Return every line of the material exactly.
◆ ◆ ◆ ◆ ◆ ◆ ◆
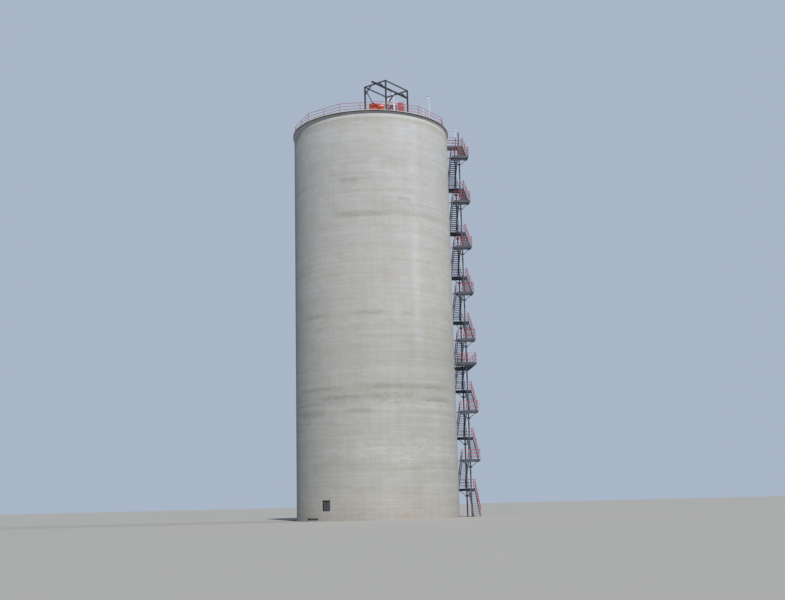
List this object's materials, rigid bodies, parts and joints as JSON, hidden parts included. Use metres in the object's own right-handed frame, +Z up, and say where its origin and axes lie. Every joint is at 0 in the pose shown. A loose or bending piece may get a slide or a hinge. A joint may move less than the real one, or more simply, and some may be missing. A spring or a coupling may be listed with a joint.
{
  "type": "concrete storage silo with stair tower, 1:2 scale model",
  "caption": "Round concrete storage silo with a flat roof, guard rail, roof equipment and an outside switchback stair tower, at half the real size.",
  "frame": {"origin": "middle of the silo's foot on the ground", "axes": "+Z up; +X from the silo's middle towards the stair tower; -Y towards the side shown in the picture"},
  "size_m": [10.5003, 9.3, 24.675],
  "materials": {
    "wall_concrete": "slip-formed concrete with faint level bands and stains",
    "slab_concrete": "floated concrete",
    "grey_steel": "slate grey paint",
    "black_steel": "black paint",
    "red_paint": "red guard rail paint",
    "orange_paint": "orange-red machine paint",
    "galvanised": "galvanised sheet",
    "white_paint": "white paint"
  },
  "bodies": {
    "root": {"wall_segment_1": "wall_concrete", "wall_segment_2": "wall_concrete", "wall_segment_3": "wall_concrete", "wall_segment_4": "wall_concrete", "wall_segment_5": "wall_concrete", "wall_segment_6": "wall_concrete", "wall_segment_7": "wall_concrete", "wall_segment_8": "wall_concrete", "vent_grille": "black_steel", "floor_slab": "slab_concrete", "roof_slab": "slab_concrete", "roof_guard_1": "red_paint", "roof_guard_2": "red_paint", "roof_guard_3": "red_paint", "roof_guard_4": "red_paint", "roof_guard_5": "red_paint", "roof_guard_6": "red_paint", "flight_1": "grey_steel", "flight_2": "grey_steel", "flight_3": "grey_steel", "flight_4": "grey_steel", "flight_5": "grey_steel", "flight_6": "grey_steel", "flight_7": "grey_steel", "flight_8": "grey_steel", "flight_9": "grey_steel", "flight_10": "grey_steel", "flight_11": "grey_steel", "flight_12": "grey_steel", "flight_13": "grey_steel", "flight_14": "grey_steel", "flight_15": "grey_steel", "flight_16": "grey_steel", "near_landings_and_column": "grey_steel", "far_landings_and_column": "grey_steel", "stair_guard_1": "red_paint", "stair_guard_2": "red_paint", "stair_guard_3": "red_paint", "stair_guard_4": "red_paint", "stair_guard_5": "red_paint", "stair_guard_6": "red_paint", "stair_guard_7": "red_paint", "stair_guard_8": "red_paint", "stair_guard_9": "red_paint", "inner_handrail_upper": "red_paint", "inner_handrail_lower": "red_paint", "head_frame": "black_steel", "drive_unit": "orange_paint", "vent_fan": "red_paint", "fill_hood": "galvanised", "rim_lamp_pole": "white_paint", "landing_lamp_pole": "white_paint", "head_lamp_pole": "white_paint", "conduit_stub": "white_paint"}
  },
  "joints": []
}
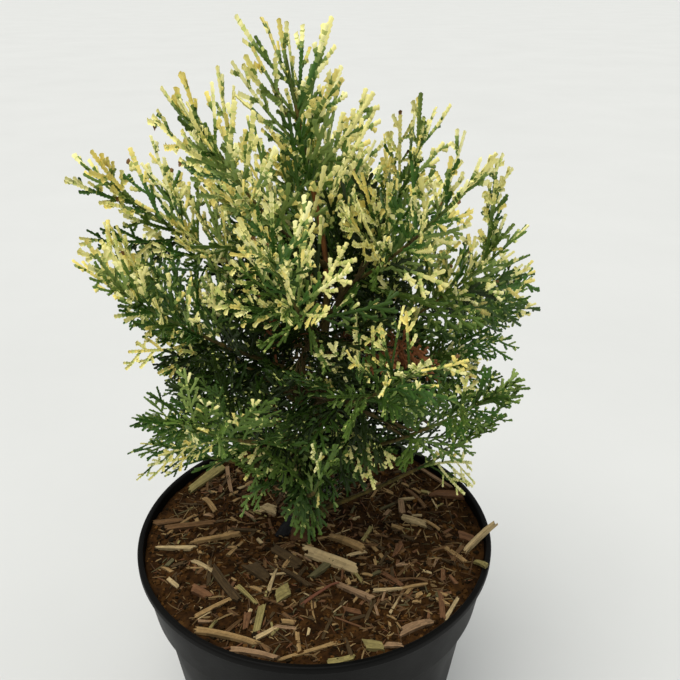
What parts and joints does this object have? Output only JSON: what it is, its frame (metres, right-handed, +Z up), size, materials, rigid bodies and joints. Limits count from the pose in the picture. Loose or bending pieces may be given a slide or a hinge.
◆ ◆ ◆ ◆ ◆ ◆ ◆
## FINISHED EXERCISE
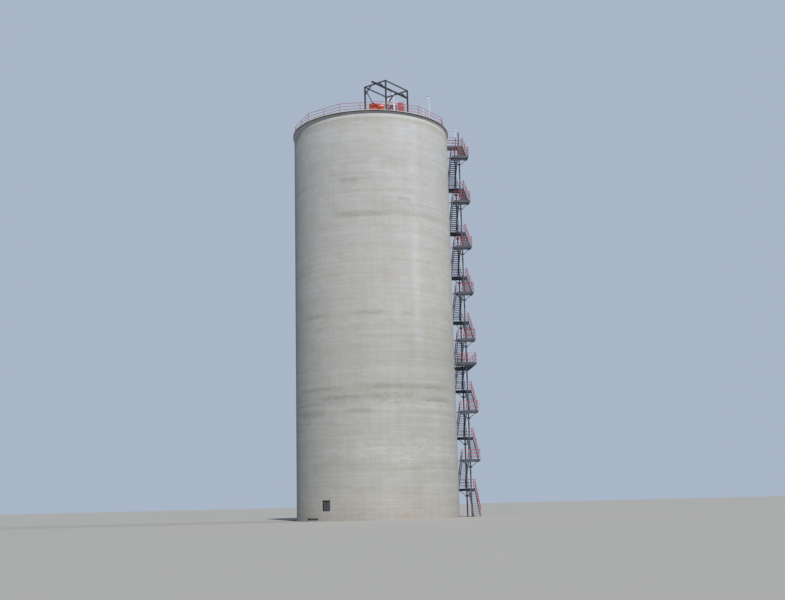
List this object's materials, rigid bodies, parts and joints as JSON, hidden parts included. Use metres in the object's own right-handed frame, +Z up, and say where its origin and axes lie. Every joint is at 0 in the pose shown. A loose or bending piece may get a slide or a hinge. A joint may move less than the real one, or more simply, and some may be missing. A spring or a coupling may be listed with a joint.
{
  "type": "concrete storage silo with stair tower, 1:2 scale model",
  "caption": "Round concrete storage silo with a flat roof, guard rail, roof equipment and an outside switchback stair tower, at half the real size.",
  "frame": {"origin": "middle of the silo's foot on the ground", "axes": "+Z up; +X from the silo's middle towards the stair tower; -Y towards the side shown in the picture"},
  "size_m": [10.5003, 9.3, 24.675],
  "materials": {
    "wall_concrete": "slip-formed concrete with faint level bands and stains",
    "slab_concrete": "floated concrete",
    "grey_steel": "slate grey paint",
    "black_steel": "black paint",
    "red_paint": "red guard rail paint",
    "orange_paint": "orange-red machine paint",
    "galvanised": "galvanised sheet",
    "white_paint": "white paint"
  },
  "bodies": {
    "root": {"wall_segment_1": "wall_concrete", "wall_segment_2": "wall_concrete", "wall_segment_3": "wall_concrete", "wall_segment_4": "wall_concrete", "wall_segment_5": "wall_concrete", "wall_segment_6": "wall_concrete", "wall_segment_7": "wall_concrete", "wall_segment_8": "wall_concrete", "vent_grille": "black_steel", "floor_slab": "slab_concrete", "roof_slab": "slab_concrete", "roof_guard_1": "red_paint", "roof_guard_2": "red_paint", "roof_guard_3": "red_paint", "roof_guard_4": "red_paint", "roof_guard_5": "red_paint", "roof_guard_6": "red_paint", "flight_1": "grey_steel", "flight_2": "grey_steel", "flight_3": "grey_steel", "flight_4": "grey_steel", "flight_5": "grey_steel", "flight_6": "grey_steel", "flight_7": "grey_steel", "flight_8": "grey_steel", "flight_9": "grey_steel", "flight_10": "grey_steel", "flight_11": "grey_steel", "flight_12": "grey_steel", "flight_13": "grey_steel", "flight_14": "grey_steel", "flight_15": "grey_steel", "flight_16": "grey_steel", "near_landings_and_column": "grey_steel", "far_landings_and_column": "grey_steel", "stair_guard_1": "red_paint", "stair_guard_2": "red_paint", "stair_guard_3": "red_paint", "stair_guard_4": "red_paint", "stair_guard_5": "red_paint", "stair_guard_6": "red_paint", "stair_guard_7": "red_paint", "stair_guard_8": "red_paint", "stair_guard_9": "red_paint", "inner_handrail_upper": "red_paint", "inner_handrail_lower": "red_paint", "head_frame": "black_steel", "drive_unit": "orange_paint", "vent_fan": "red_paint", "fill_hood": "galvanised", "rim_lamp_pole": "white_paint", "landing_lamp_pole": "white_paint", "head_lamp_pole": "white_paint", "conduit_stub": "white_paint"}
  },
  "joints": []
}
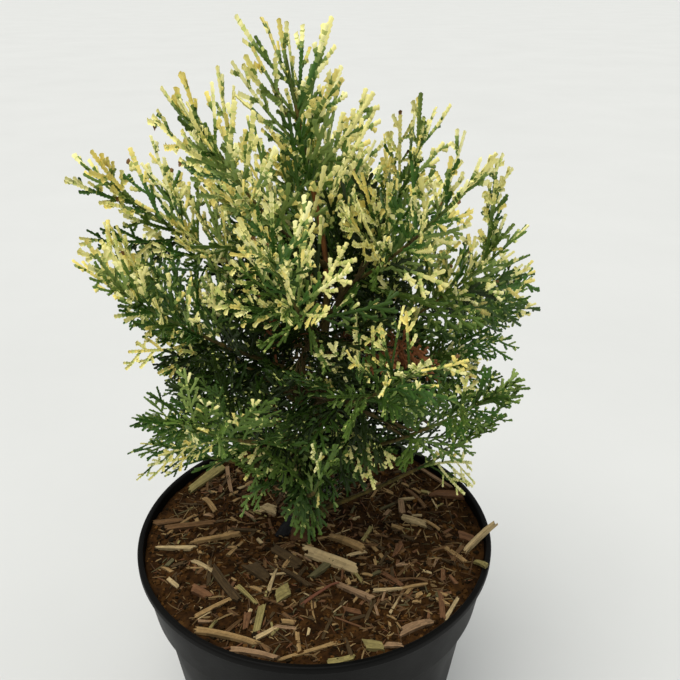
What parts and joints does this object have? Output only JSON: what it is, its frame (metres, right-handed, +Z up), size, materials, rigid bodies and joints. Limits count from the pose in the picture. Loose or bending pieces may be given a slide or a hinge.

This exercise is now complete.